You may store your original books and records by using electronic media, such as electronic text, digital images, proprietary and off-the shelf software, and email. Also, if you use email, social media, text messaging, or websites to communicate with clients, you must maintain records of those business electronic communication channels in compliance with SEC Rule 204-2. Plus, if an email pertains to documentation demonstrating the calculation of a product’s financial performance, it may be subject to retention for five full fiscal years after an advisor stops advertising the performance to prospects and clients.

Electronic records must be arranged and indexed in a way that permits easy location, access and retrieval of any record. You should be able to promptly (within 24 hours) produce required electronic records requested by examiners, including email.

Best Practices in Modern Records Management

The electronic communications landscape has never been more complex. Employees of regulated firms now access and use multiple electronic communication platforms during their workday to communicate in real-time. Plus, new communication platforms launch regularly, adding to the complexity.

Firms need to be aware of the electronic communications landscape and ensure they archive all business communications sent to and received by their RIAs, whether those advisors communicate via email, social media, text messaging, websites, or other forms of electronic communication. Your advisors have smartphones. Even if you have a policy that prohibits the use of text messages or social media for business communications, you can’t assume your investment advisors aren’t using their smartphones or social media accounts to communicate with clients.

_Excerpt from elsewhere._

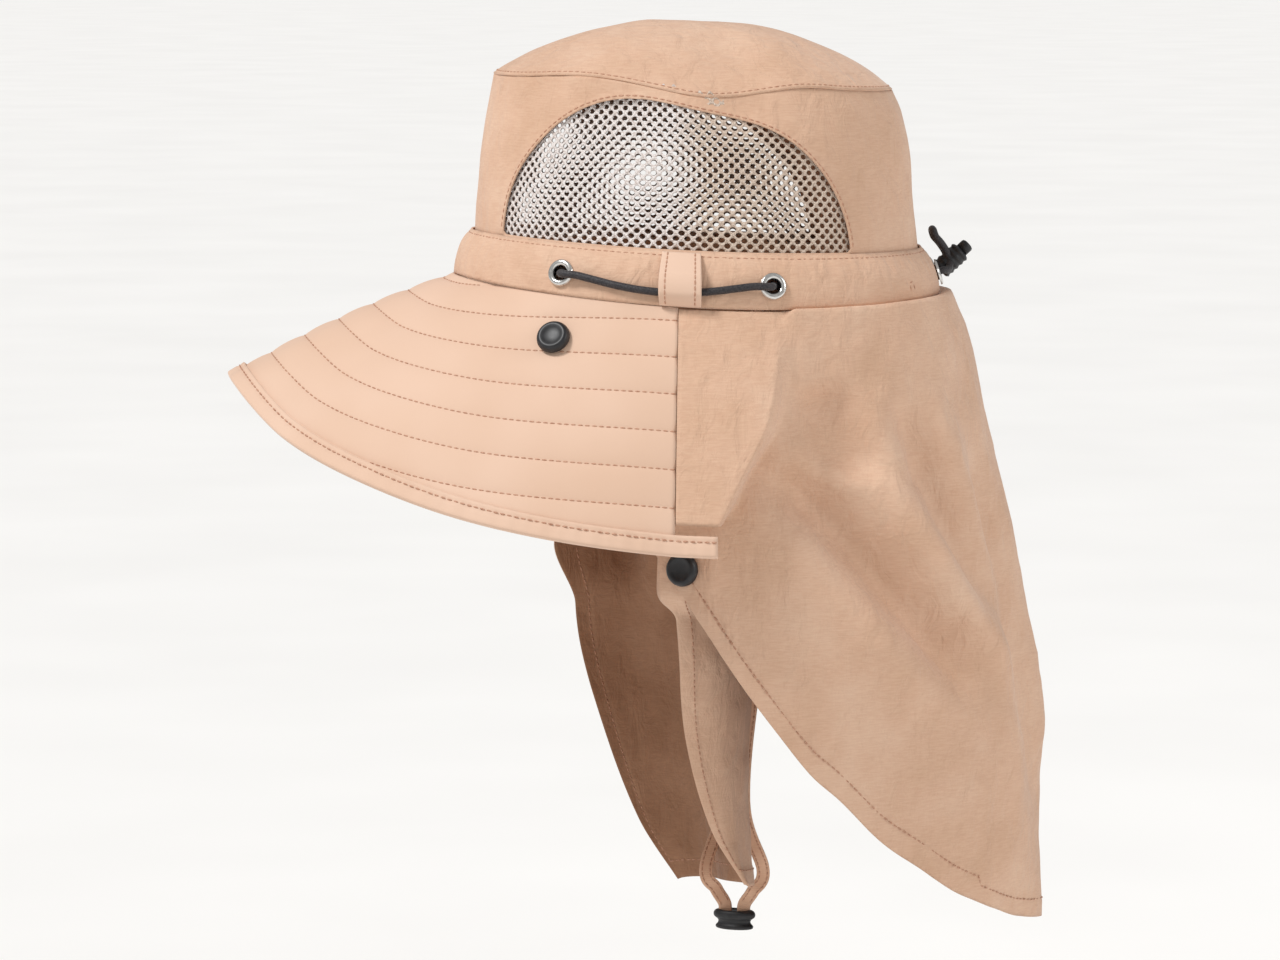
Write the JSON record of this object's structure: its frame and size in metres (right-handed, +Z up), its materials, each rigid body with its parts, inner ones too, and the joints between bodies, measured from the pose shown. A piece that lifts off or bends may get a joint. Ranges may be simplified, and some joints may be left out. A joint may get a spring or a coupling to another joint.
{
  "type": "ranger hat",
  "caption": "Soft sun hat with a quilted peak, mesh side windows, an elastic cord round the band, a long neck flap, a face cover hung from snaps and a chin strap.",
  "frame": {"origin": "middle of the head opening, in the plane of the band's lower edge, where the wearer's head carries the hat", "axes": "+Z up, the peak points to -Y, the wearer's left is +X"},
  "size_m": [0.2672, 0.3719, 0.4173],
  "materials": {
    "shell_cloth": "matt woven polyester",
    "mesh_cloth": "pierced knitted mesh",
    "strap_ribbon": "narrow woven ribbon",
    "elastic_cord": "braided elastic",
    "black_plastic": "satin moulded plastic",
    "snap_plastic": "glossy moulded plastic",
    "eyelet_metal": "nickel plated brass"
  },
  "bodies": {
    "root": {"chin_lock": "black_plastic", "chin_strap_left": "strap_ribbon", "chin_strap_right": "strap_ribbon", "cord_lock": "black_plastic", "cord_lock_button": "black_plastic", "cord_loop_left": "shell_cloth", "cord_loop_right": "shell_cloth", "crown_side": "shell_cloth", "crown_tip": "shell_cloth", "elastic_cord": "elastic_cord", "eyelet_front_left": "eyelet_metal", "eyelet_front_right": "eyelet_metal", "eyelet_rear_left": "eyelet_metal", "eyelet_rear_right": "eyelet_metal", "eyelet_side_left": "eyelet_metal", "eyelet_side_right": "eyelet_metal", "face_cover": "shell_cloth", "flap_snap_left": "snap_plastic", "flap_snap_right": "snap_plastic", "head_band": "shell_cloth", "mesh_window_left": "mesh_cloth", "mesh_window_right": "mesh_cloth", "neck_flap": "shell_cloth", "peak": "shell_cloth", "peak_binding": "shell_cloth", "peak_snap_left": "snap_plastic", "peak_snap_right": "snap_plastic", "snap_stud_left": "snap_plastic", "snap_stud_right": "snap_plastic"}
  },
  "joints": []
}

It’s best practice to implement what I call an archive everything strategy. First, conduct an audit of the communication channels your RIAs really use, and then ensure your firm archives those channels.

Review and Update Your Written Policies and Procedures

Registered investment advisors should review their compliance policies and procedures to ensure they have adequately addressed these issues. OCIE continues to find deficiencies in compliance programs adopted and implemented by RIAs as required by Rule 206(4)-7.

Rule 206(4)-7 requires firms to adopt written policies and procedures designed to ensure compliance with the Investment Advisers Act. If a firm’s compliance manuals don’t fit their practice or are out of date, the firm is in violation of Rule 206(4)-7. Firms are also in violation if they neglect to conduct annual reviews or don’t follow their own policies and procedures.

If your firm does not review its policies and procedures on an annual basis to make sure they are  relevant, then your firm is not in compliance with Rule 206(4)-7. In addition, your firm must review its formal written electronic communication retention and supervision policies to ensure those policies keep up with the pace of technology.

Smarsh recommends that firms update their policies to include often-overlooked (but extremely popular) forms of electronic communications, including website pages, instant messages, text messaging, social media posts, email marketing, and more. It’s important to note that simply forbidding these communication channels in a policy isn’t sufficient to protect against recordkeeping rules violations. As we have seen, regulators may fine or suspend a firm and/or advisor if they discover an advisor uses a communications channel that isn’t archived by their firm.

To maintain compliance, the smartest approach is to acknowledge that your advisors use most modern electronic communication channels to reach out to their prospects and clients, including text messaging and social media. Update your policies now to allow your advisors to use the electronic communication tools they want to use, and then archive everything!